Other topics to be discussed include reform in education, the "Vietnamization" of the Berkeley campus, language and politics, Freedom Summer, and the New Student Left that emerged during the '60s.

 
 

WHEN:
Friday, April 13, through Saturday, April 14, 2001, at UC Berkeley.

 
 

WHERE:
See the Free Speech Movement Web site for times and locations.

 
 

WHO:
Nationally recognized scholars and activists, including:

* Robert Moses - Driving force behind the Mississippi Summer Project of 1964, secretary of Student Non-Violent Coordinating Committee (SNCC), and founder of the Algebra Project, which organizes communities to give equal access to algebra for all middle-school students.

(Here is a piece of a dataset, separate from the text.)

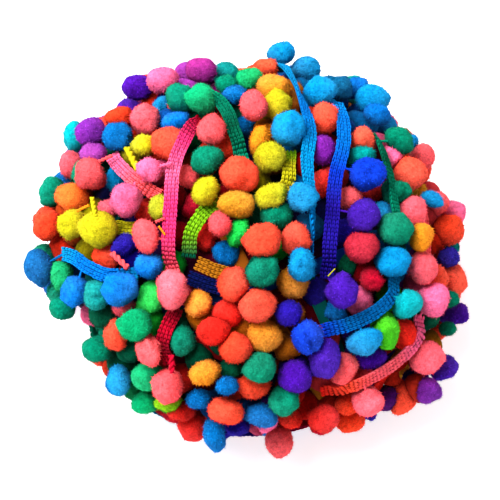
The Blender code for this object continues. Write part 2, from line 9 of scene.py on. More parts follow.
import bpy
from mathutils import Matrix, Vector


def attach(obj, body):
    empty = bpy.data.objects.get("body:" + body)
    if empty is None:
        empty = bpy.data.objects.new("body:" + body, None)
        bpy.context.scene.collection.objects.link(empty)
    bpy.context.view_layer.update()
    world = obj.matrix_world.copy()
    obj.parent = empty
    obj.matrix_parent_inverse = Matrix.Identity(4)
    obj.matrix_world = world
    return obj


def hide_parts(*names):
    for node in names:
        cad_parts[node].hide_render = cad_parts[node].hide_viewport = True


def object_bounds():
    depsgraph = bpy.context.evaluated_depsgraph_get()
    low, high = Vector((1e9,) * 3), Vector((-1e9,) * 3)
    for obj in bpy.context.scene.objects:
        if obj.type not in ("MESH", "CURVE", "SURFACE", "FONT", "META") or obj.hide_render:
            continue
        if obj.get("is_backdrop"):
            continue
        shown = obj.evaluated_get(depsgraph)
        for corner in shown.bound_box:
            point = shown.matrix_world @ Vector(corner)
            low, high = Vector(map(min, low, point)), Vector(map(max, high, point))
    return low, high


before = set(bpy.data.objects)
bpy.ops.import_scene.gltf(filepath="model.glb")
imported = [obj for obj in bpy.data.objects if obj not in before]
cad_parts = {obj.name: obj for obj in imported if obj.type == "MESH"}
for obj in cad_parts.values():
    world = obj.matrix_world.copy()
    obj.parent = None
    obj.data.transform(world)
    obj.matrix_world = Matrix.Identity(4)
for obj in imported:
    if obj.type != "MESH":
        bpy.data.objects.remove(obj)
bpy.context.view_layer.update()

# %% Imports and units
import math
from collections import namedtuple

import bpy
import numpy as np
from mathutils import Vector

MM = 0.001

# %% [markdown]
# ## The line of sight
#
# The bundle was photographed from the front and well above. A camera could be placed by eye and turned
# until it fits. Here its place is worked out from the elevation and the distance, because the tables of
# braids and pompoms further down are laid out along the same line of sight.

# %% Camera
VIEW_ELEVATION = math.radians(70.0)
VIEW_DISTANCE = 900 * MM
IMAGE_WIDTH = 166.7 * MM
SENSOR = 36.0
WIDEST_LEVEL = 27 * MM

CENTRE = np.array([0.0, 0.0, WIDEST_LEVEL])
VIEW_RIGHT = np.array([1.0, 0.0, 0.0])
VIEW_UP = np.array([0.0, math.sin(VIEW_ELEVATION), math.cos(VIEW_ELEVATION)])
VIEW_BACK = np.array([0.0, -math.cos(VIEW_ELEVATION), math.sin(VIEW_ELEVATION)])
EYE = CENTRE + VIEW_DISTANCE * VIEW_BACK


def aimed(thing, place, target):
    """Puts an object at a place with its -Z axis towards a target and its +Y axis upwards."""
    bpy.context.scene.collection.objects.link(thing)
    thing.location = Vector(place)
    thing.rotation_euler = Vector(target - place).to_track_quat("-Z", "Y").to_euler()
    return thing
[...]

* Bettina Aptheker - A student organizer of the Free Speech Movement at UC Berkeley in 1964, an author, historian and feminist who now is professor of women's studies at UC Santa Cruz.

* Charles Muscatine - Emeritus professor of English at UC Berkeley who worked with faculty members to bring peace to the campus during the '60s. He chaired the group that wrote the "Muscatine Report" about UC Berkeley education post-Free Speech Movement.

* Jack Weinberg - He coined the phrase, "Don't trust anyone over 30" and was arrested during a Sproul Plaza protest that drew 7,000 people.

* Richard Delgado - Author of "When Equality Ends: Stories of Race and Resistance" and Jean Lindsley professor of law at the University of Colorado Law School.

* Nadine Strossen - Author of "Defending Pornography: Free Speech, Sex, and the Fight for Women's Rights," president of the American Civil Liberties Union and professor of law at New York Law School.